À Paris, les agences MAB Arquitectura et LAPS Architecture sont parvenues à réunir dans un même édifice les espaces publics du patronage laïque et des logements sociaux.

PARIS - « Humanisme, liberté, libre arbitre, pluralisme, tolérance », telles sont les valeurs revendiquées sur le site internet du Patronage laïque Jules Vallès (et dont l’actualité funeste de ces derniers jours nous montre l’importance, plus que jamais, de la diffusion aujourd’hui). Créés à la fin du XIXe en France et placés originellement sous la protection d’un saint patron, ces mouvements d’éducation populaire ont connu leur apogée dans les années 1950 et ont toujours pour objectif « de promouvoir le développement du “mieux vivre ensemble“grâce à une prise de conscience et à une connaissance des véritables enjeux liés à la sauvegarde des acquis républicains ».

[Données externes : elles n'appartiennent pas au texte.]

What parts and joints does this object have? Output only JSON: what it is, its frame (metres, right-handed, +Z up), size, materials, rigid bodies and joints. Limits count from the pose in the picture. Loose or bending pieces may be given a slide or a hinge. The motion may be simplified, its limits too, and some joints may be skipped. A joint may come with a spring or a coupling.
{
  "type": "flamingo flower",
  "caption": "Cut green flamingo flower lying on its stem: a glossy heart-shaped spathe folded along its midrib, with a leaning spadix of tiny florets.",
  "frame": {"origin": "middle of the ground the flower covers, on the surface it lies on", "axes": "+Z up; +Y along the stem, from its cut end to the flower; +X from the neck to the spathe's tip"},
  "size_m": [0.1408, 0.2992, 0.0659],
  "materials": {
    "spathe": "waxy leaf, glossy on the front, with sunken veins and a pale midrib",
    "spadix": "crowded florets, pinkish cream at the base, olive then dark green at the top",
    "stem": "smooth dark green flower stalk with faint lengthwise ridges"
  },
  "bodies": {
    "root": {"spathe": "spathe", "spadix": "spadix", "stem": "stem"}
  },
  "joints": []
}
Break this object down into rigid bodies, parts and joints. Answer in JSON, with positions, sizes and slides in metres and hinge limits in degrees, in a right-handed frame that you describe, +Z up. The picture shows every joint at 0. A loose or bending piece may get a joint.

Créé en 1907, l’équipement Jules Vallès, tirant son nom de l’écrivain, journaliste et politicien d’extrême gauche, fondateur du journal Le Cri du Peuple (1832-1885) est le dernier patronage laïque de Paris. Jusqu’en 2010, il était installé dans des locaux devenus inadaptés et occupant un terrain d’angle délimité par la large avenue Felix Faure et la rue Tisserand. « Il s’agissait d’une vaste halle, d’un seul niveau et sans aucun équipements. Il était impossible de la mettre aux normes », explique l’architecte Fabienne Louyot de l’agence Laps. Aussi en juillet 2010, la Régie immobilière de la Ville de Paris (RIVP) lançait-elle un concours pour la démolition de l’ancien bâti et l’édification de nouveaux locaux. Au programme de l’équipement public destiné à accueillir concerts, spectacles, expositions, conférences, cours d’art plastique ou de danse etc., la RIVP demandait d’ajouter sur la même parcelle un ensemble de logements sociaux pour jeunes travailleurs.

Un phare astucieux et lumineux
Allier espaces publics et privés était compliqué sur une si petite parcelle et dans un environnement disparate. Forts de leurs recherches et réalisations en matière de logements, auxquelles s’ajoute le fruit juteux du choc des cultures, (les deux agences basées à Barcelone et à Paris sont constituées de jeunes architectes de nationalités différentes, formés dans des agences internationales) MAB Arquitectura et Laps Architecture associés sur le projet parisien, ont proposé une solution d’une grande habileté. L’accueil public dans le patronage et la fluidité des fonctions sembleraient presque évidents. L’ensemble relève pourtant d’un épannelage savant des volumes. L’institution Jules Vallès, occupant le rez-de-chaussée et le premier niveau, s’ouvre largement sur l’angle par une petite place couverte et par un large hall vitré, lui conférant ainsi la même présence informelle et domestique qu’un café. Cette entrée de plain-pied ancre fortement le patronage au quartier tandis qu’au dessus, deux façades en retrait s’élèvent de part et d’autre d’une faille surplombant une verrière qui éclaire le hall d’entrée. Ces surfaces sont traitées en verre blanc translucide, un repère dans le quartier qui devient une véritable balise dans l’avenue dès la nuit tombée, sous l’éclairage artificiel. Sur ce plateau ouvert, au-delà de la salle informatique et de la cafétéria s’organise une salle de spectacle polyvalente. À l’étage se trouvent des salles d’activités et des bureaux éclairés naturellement sur rues ou par un patio en cœur de l’îlot.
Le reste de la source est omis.